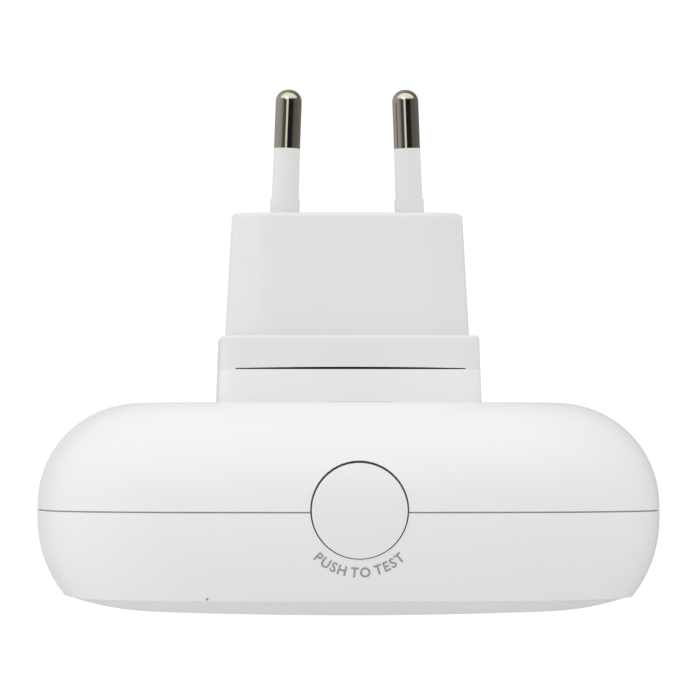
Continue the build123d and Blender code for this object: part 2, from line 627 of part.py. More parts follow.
def output_capacitor():
    return can(0.2 * BOARD_HALF, -0.42 * BOARD_HALF, 8.0, 11.0, 2.2)


def safety_capacitor():
    body = on_back(0.52 * BOARD_HALF, -0.36 * BOARD_HALF, 12.5, 6.0, 11.0)
    return fillet(edges_at(body, BOARD_BACK - 11.0), 0.6)


def filter_inductor():
    x, y = -0.3 * BOARD_HALF, -0.76 * BOARD_HALF
    flanges = disc(x, y, 8.0, BOARD_BACK - 9.0, BOARD_BACK - 7.8) + disc(x, y, 8.0, BOARD_BACK - 1.2, BOARD_BACK)
    return flanges + disc(x, y, 6.6, BOARD_BACK - 8.0, BOARD_BACK - 1.0)


def fuse():
    body = disc(0.46 * BOARD_HALF, 0.12 * BOARD_HALF, 8.0, BOARD_BACK - 8.0, BOARD_BACK)
    return fillet(edges_at(body, BOARD_BACK - 8.0), 0.5)


def surge_varistor():
    """A lacquered disc standing on its edge."""
    radius = 4.5
    wheel = Rot(0, 90, 0) * Cylinder(radius, 3.6)
    wheel = fillet(wheel.edges(), 1.0)
    return Pos(0.7 * BOARD_HALF, 0.16 * BOARD_HALF, BOARD_BACK - radius) * wheel


def bridge_rectifier():
    return on_back(0.3 * BOARD_HALF, 0.48 * BOARD_HALF, 8.2, 6.4, 2.8, 0.4)


def converter_chip():
    return on_back(-0.48 * BOARD_HALF, 0.26 * BOARD_HALF, 9.4, 6.4, 3.4, 0.3)


def controller_chip():
    """A square microcontroller with legs on four sides."""
    x, y, size, tall, pitch = -0.3 * BOARD_HALF, 0.6 * BOARD_HALF, 7.0, 1.4, 0.8
    chip = on_back(x, y, size, size, tall) - on_back(x, y, size, size, 0.15)
    for i in range(8):
        along = (i - 3.5) * pitch
        for dx, dy, w, h in ((0, along, size + 2, 0.35), (along, 0, 0.35, size + 2)):
            chip += block(x + dx, y + dy, w, h, BOARD_BACK - 0.35, BOARD_BACK)
    return chip


def small_parts():
    """Resistors and capacitors in rows beside the controller and the converter."""
    parts = []
    for i in range(6):
        parts.append(on_back((0.06 + 0.06 * i) * BOARD_HALF, 0.7 * BOARD_HALF, 1.3, 2.0, 0.6))
        parts.append(on_back((-0.62 + 0.06 * i) * BOARD_HALF, 0.08 * BOARD_HALF, 1.3, 2.0, 0.6))
    return Compound(children=parts)


def led(i):
    """A surface-mount lamp on the front of the board, under its light pipe."""
    x = i * LIGHT_SPACING
    lamp = block(x, -LIGHTS_DOWN, LED_SIZE, LED_SIZE, BOARD_FRONT, BOARD_FRONT + LED_HEIGHT)
    return lamp - disc(x, -LIGHTS_DOWN, LED_SIZE * 0.7, BOARD_FRONT + LED_HEIGHT - 0.4, BOARD_FRONT + LED_HEIGHT)


def sounder_housing():
    high = BOARD_FRONT + SOUNDER_HEIGHT
    body = disc(0, 0, SOUNDER_DIAMETER, BOARD_FRONT, high)
    body = fillet(edges_at(body, high), 0.6)
    body -= disc(0, 0, SOUNDER_DIAMETER - 2 * SOUNDER_WALL, BOARD_FRONT + SOUNDER_WALL, high - SOUNDER_WALL)
    body += disc(0, 0, SOUNDER_DIAMETER - SOUNDER_WALL, BOARD_FRONT + SOUNDER_WALL / 2, disc_seat())
    body -= disc(0, 0, DISC_DIAMETER - 2 * SOUNDER_WALL, BOARD_FRONT + SOUNDER_WALL, disc_seat() + SLACK)
    return body - disc(0, 0, SOUNDER_PORT, high - 2 * SOUNDER_WALL, high + SLACK)


def disc_seat():
    """The shelf inside the sounder that its disc lies on."""
    return BOARD_FRONT + SOUNDER_HEIGHT / 2


def piezo_disc():
    plate = disc(0, 0, DISC_DIAMETER, disc_seat(), disc_seat() + DISC_THICKNESS)
    return plate + disc(0, 0, DISC_DIAMETER * 0.7, disc_seat(), disc_seat() + 1.5 * DISC_THICKNESS)


def sounder_gasket():
    """A foam ring that leads the sound from the sounder to the panel's holes."""
    inner = 2 * (SOUNDER_RINGS * HOLE_PITCH + HOLE_DIAMETER)
    low = BOARD_FRONT + SOUNDER_HEIGHT
    ring = disc(0, 0, inner + 2 * GASKET_WALL, low, APEX) - disc(0, 0, inner, low - SLACK, APEX + SLACK)
    return ring & dome_ball(PANEL_THICKNESS)


def sensor_cell():
    high = BOARD_FRONT + SENSOR_HEIGHT
    cell = disc(0, SENSOR_UP, SENSOR_DIAMETER, BOARD_FRONT, high)
    return fillet(edges_at(cell, high), 0.5)


def sensor_cap():
    """A drawn metal cap over the cell, with a ring of gas holes."""
    high = BOARD_FRONT + SENSOR_HEIGHT + SEAT_GAP
    outer = SENSOR_DIAMETER + 2 * SEAT_GAP + 2 * SWITCH_FRAME
    cap = disc(0, SENSOR_UP, outer, BOARD_FRONT, high + SWITCH_FRAME)
    cap = fillet(edges_at(cap, high + SWITCH_FRAME), 0.5)
    cap -= disc(0, SENSOR_UP, SENSOR_DIAMETER + 2 * SEAT_GAP, BOARD_FRONT - SLACK, high)
    ring = PolarLocations(SENSOR_DIAMETER / 4, 6)
    return cap - [Pos(0, SENSOR_UP, high - SLACK) * place * extrude(Circle(0.8), 2 * SLACK) for place in ring]


# ---- the finished pieces ----
def stand_up(shape):
    """Turn a piece from its drawing position to its place on the wall."""
    return Rot(90, 0, 0) * shape


def main():
    screw_places = four_corners(SCREW_SPACING, SCREW_SPACING)
    edge_places = four_corners(2 * EDGE_POST_X, 2 * BOARD_STANDOFF_UP)
    head = BACK + HEAD_RECESS_DEPTH
    housing_screws = [screw(x, y, head, SCREW_DIAMETER, SCREW_LENGTH, SCREW_HEAD_DIAMETER,
                            SCREW_HEAD_HEIGHT) for x, y in screw_places]
    board_screws = [screw(x, y, BOARD_BACK, BOARD_SCREW_DIAMETER, BOARD_SCREW_LENGTH,
                          BOARD_SCREW_HEAD_DIAMETER, BOARD_SCREW_HEAD_HEIGHT) for x, y in edge_places]
    plug_screws = [Rot(180, 0, 0) * screw(x, -y, -PEDESTAL_TOP - WALL, PLUG_SCREW_DIAMETER,
                   PLUG_SCREW_LENGTH, PLUG_SCREW_HEAD_DIAMETER, PLUG_SCREW_HEAD_HEIGHT)
                   for x, y in plug_screw_places()]
    pieces = {
        "rear_cover": rear_cover(screw_places),
        "front_cover": front_cover(screw_places, edge_places),
        "front_panel": front_panel(),
        "indicator_lens": indicator_lens(),
        "light_guide": light_guide(),
        "dust_filter": dust_filter(),
        "rating_label": label(0, -FLANGE_HEIGHT / 2 - 9.5, 34.0, 12.0),
        "inspection_sticker": label(1.2, FLANGE_HEIGHT / 2 + 8.0, 9.4, 6.0),
        "housing_screws": Compound(children=housing_screws),
        "plug_body": plug_body(),
        "plug_gasket": plug_gasket(),
        "plug_screws": Compound(children=plug_screws),
        "live_pin": pin(1),
        "neutral_pin": pin(-1),
        "live_pin_sleeve": pin_sleeve(1),
        "neutral_pin_sleeve": pin_sleeve(-1),
        "live_contact_strip": contact_strip(1),
        "neutral_contact_strip": contact_strip(-1),
        "test_button": test_button(),
        "switch_body": switch_body(),
        "switch_frame": switch_frame(),
        "switch_plunger": switch_plunger(),
        "main_board": main_board(screw_places, edge_places),
        "board_screws": Compound(children=board_screws),
        "transformer_core": transformer_core(),
        "transformer_bobbin": transformer_bobbin(),
        "transformer_winding": transformer_winding(),
        "bulk_capacitor": bulk_capacitor(),
        "output_capacitor": output_capacitor(),
        "safety_capacitor": safety_capacitor(),
        "filter_inductor": filter_inductor(),
        "fuse": fuse(),
        "surge_varistor": surge_varistor(),
        "bridge_rectifier": bridge_rectifier(),
        "converter_chip": converter_chip(),
        "controller_chip": controller_chip(),
        "small_parts": small_parts(),
        "power_led": led(-1),
        "fault_led": led(0),
        "alarm_led": led(1),
        "sounder_housing": sounder_housing(),
        "piezo_disc": piezo_disc(),
        "sounder_gasket": sounder_gasket(),
        "sensor_cell": sensor_cell(),
        "sensor_cap": sensor_cap(),
    }
    os.makedirs("parts", exist_ok=True)
    for name, shape in pieces.items():
        export_step(stand_up(shape), f"parts/{name}.step")


main()
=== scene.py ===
import json
from math import cos, pi, radians, sin, sqrt

import bmesh
import bpy
from mathutils import Matrix, Vector
from mathutils.bvhtree import BVHTree
from mathutils.geometry import delaunay_2d_cdt


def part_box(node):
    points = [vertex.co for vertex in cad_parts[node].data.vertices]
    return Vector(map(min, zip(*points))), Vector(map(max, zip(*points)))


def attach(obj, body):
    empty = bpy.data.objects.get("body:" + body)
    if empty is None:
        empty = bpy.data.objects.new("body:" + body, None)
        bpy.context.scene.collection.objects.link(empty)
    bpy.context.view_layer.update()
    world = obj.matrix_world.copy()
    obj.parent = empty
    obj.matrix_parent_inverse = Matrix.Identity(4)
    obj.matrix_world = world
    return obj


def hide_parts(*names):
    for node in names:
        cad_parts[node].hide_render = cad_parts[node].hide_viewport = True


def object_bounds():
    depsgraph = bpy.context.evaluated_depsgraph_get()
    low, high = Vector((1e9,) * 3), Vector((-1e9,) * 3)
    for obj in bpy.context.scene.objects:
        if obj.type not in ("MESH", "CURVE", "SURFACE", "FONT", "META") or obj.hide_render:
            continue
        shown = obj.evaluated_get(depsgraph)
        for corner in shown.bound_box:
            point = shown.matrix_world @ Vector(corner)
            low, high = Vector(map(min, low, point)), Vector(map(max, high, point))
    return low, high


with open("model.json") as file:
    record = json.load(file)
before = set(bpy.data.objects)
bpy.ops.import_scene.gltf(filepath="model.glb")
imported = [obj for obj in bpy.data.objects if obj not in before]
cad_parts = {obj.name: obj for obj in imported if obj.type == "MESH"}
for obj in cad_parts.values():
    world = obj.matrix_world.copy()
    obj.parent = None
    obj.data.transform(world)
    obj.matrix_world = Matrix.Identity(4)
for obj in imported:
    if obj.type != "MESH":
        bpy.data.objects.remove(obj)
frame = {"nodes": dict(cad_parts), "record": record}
cad_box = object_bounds()
MM = 0.001
FAR_OUT = 100                 # millimetres; clear of the alarm on every side
NODES = frame["nodes"]
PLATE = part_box("front_panel")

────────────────

## AIM OF THE TASK
Word for word, reproduce the listing above from its start up to and including the line that has "return Pos(0.7 *". Give only those lines.

## SOLUTION TO THIS PROBLEM
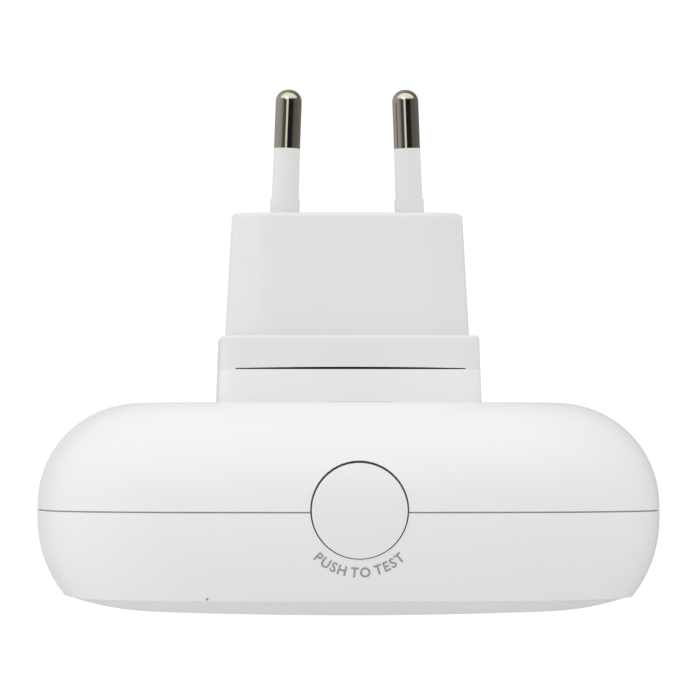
Continue the build123d and Blender code for this object: part 2, from line 627 of part.py. More parts follow.
def output_capacitor():
    return can(0.2 * BOARD_HALF, -0.42 * BOARD_HALF, 8.0, 11.0, 2.2)


def safety_capacitor():
    body = on_back(0.52 * BOARD_HALF, -0.36 * BOARD_HALF, 12.5, 6.0, 11.0)
    return fillet(edges_at(body, BOARD_BACK - 11.0), 0.6)


def filter_inductor():
    x, y = -0.3 * BOARD_HALF, -0.76 * BOARD_HALF
    flanges = disc(x, y, 8.0, BOARD_BACK - 9.0, BOARD_BACK - 7.8) + disc(x, y, 8.0, BOARD_BACK - 1.2, BOARD_BACK)
    return flanges + disc(x, y, 6.6, BOARD_BACK - 8.0, BOARD_BACK - 1.0)


def fuse():
    body = disc(0.46 * BOARD_HALF, 0.12 * BOARD_HALF, 8.0, BOARD_BACK - 8.0, BOARD_BACK)
    return fillet(edges_at(body, BOARD_BACK - 8.0), 0.5)


def surge_varistor():
    """A lacquered disc standing on its edge."""
    radius = 4.5
    wheel = Rot(0, 90, 0) * Cylinder(radius, 3.6)
    wheel = fillet(wheel.edges(), 1.0)
    return Pos(0.7 * BOARD_HALF, 0.16 * BOARD_HALF, BOARD_BACK - radius) * wheel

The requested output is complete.